Turkish Foreign Minister Abdullah Gul yesterday said his country would send in troops to prevent an influx of refugees and to prevent "terrorist activity." Turkey wants to block any attempts by Kurds in northern Iraq to create an independent state, a move it fears could cause a Kurdish separatist movement in Turkey.

Hoon today tried to calm tensions around the issue: "We are aware that a small Turkish force has gone into the north of Iraq, that the size of that force is consistent with a border policing operation. The Turks have made clear that they are only concerned to prevent instability in that border area and to the extent that their forces carry out those limited operations, then clearly we are relaxed about it. But obviously it is a sensitive situation and one that we will keep clearly under control."
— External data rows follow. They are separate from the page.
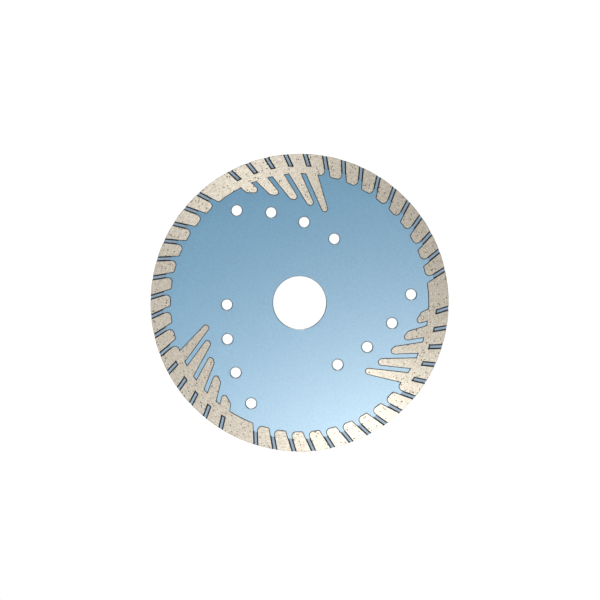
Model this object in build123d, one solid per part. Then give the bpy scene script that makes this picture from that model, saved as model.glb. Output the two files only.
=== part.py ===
"""Turbo diamond blade, 125 mm, with three groups of protective teeth.

The blade stands on its edge: it spins about the Y axis, its front face looks towards -Y, +Z is up,
and the origin is the centre of the bore at half the core's thickness.

Every shape is first drawn lying flat, with its front face up: flat x is X, flat y is Z and flat z
is -Y. stand_up() then turns the finished piece onto its edge. Angles are anticlockwise from the
flat x axis, as the front face is seen.
"""
from build123d import *
from build123d.topology import SkipClean
import os
from math import acos, cos, degrees, hypot, radians, sin, sqrt
from random import Random

# --- Sizes in millimetres, angles in degrees ---
BLADE_DIAMETER = 125.0
BORE_DIAMETER = 22.23          # the standard arbor of a 125 mm angle grinder
CORE_THICKNESS = 1.6
RIM_THICKNESS = 2.4
RIM_HEIGHT = 8.2               # the ground band, measured along a radius
RIM_OVERLAP = 2.8              # how far the band laps onto the core's two faces
CLAMP_DIAMETER = 42.0          # the ring that the grinder's flanges press on

SECTOR_COUNT = 3               # the whole pattern repeats this many times
PITCHES_PER_SECTOR = 16        # groove places in one sector
GROOVE_TANGENT_RADIUS = 20.5   # each groove runs tangent to a circle this large about the axis
FIRST_GROOVE_ANGLE = 77.1      # direction from the axis to the first groove's tangent point
GROOVE_WIDTH = 2.15            # across the mouth
GROOVE_FLOOR_WIDTH = 0.95
GROOVE_DEPTH = 0.75
LONG_LAND_START = 2            # the long land lies between this groove of its sector
LONG_LAND_END = 9              # and this one
SKIPPED_GROOVE = 3             # no groove here, which leaves a land twice as wide
SHARP_CORNER_RADIUS = 0.5      # a land's inner corner on its anticlockwise side
ROUND_CORNER_RADIUS = 1.6      # and on its clockwise side
RIM_EDGE_CHAMFER = 0.15

TEETH_PER_GROUP = 5
GAP_TANGENT_RADIUS = 23.3      # the gaps between teeth run tangent to a circle this large
FIRST_GAP_ANGLE = 53.8         # direction from the axis to the first gap's tangent point
GAP_WIDTH = 2.16
TOOTH_CORNER_RADIUS = 1.1
SWEEP_CENTRE_RADIUS = 34.7     # teeth and holes follow arcs about a point this far off the axis
SWEEP_CENTRE_ANGLE = 228.5
TOOTH_TIP_SWEEP = 72.35        # radius of the arc that the tooth tips end on
HOLE_SWEEP = 64.8              # radius of the arc through the hole centres

HOLES_PER_GROUP = 4
HOLE_DIAMETER = 4.3
FIRST_HOLE_ANGLE = 93.0        # seen from the sweep centre
HOLE_STEP_ANGLE = 12.8
HOLE_CHAMFER = 0.4             # around every hole, on both faces
BORE_CHAMFER = 0.3             # around the bore, on both faces

CRYSTAL_SIZE = 0.42            # a 40 mesh diamond, corner to corner
CRYSTAL_SIZE_SPREAD = 0.15     # as a share of the size
CRYSTAL_SINK = 0.3             # how deep a crystal's centre lies, as a share of its size
CRYSTAL_SPACING = 1.1          # the least distance between two crystals' centres
CRYSTAL_MARGIN = 0.35          # and from a crystal's centre to the edge of the ground face
LAND_CRYSTAL_COUNT = 130       # exposed crystals on the lands of one face
TOOTH_CRYSTAL_COUNT = 24       # and on the teeth of one face
EDGE_CRYSTAL_COUNT = 60        # and around the cutting edge
EDGE_CRYSTAL_STRAY = 0.3       # how far these stray from even places, as a share of their step
CRYSTAL_SEED = 12

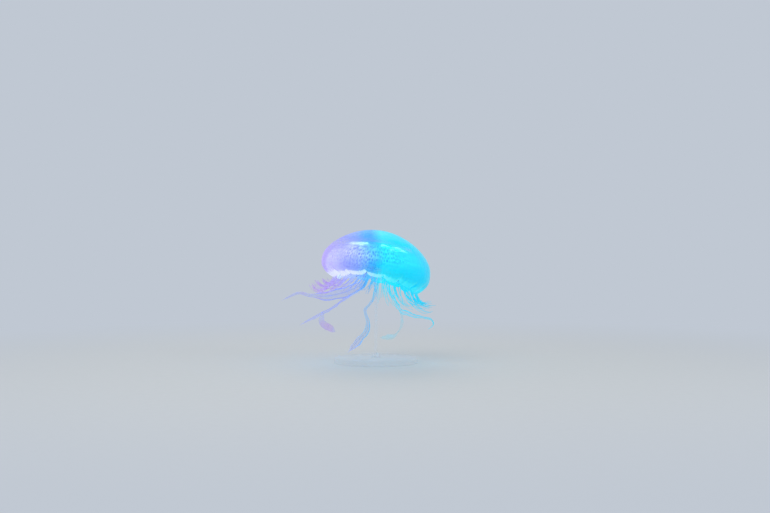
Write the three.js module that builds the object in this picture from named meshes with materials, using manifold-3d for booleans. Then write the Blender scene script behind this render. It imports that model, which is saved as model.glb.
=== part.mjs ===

Russia today spoke out again today against the U.S.-led military operation in Iraq. Foreign Minister Igor Ivanov said after a meeting of defense and foreign policy advisers that Moscow does not believe in what he called "democracy brought on the wings of Tomahawk missiles." Ivanov warned that Russia will oppose any moves by the United States and its allies to secure retroactive approval from the United Nations for the military action in Iraq.

"Russia will work closely on the [UN] resolutions on Iraq that will follow, and we'll speak against any direct or indirect attempt to legitimize this military action in the future."

Russia has economic and oil interests in Iraq and veto power in the UN Security Council. Russia aligned with France and China in opposing military action to topple Saddam Hussein and disarm Iraq of its suspected weapons of mass destruction.

Ivanov said Russia must defend its interests so that current contracts with Iraq are not canceled.

Yesterday, French President Jacques Chirac said France will not accept a U.S.-British postwar administration of Iraq.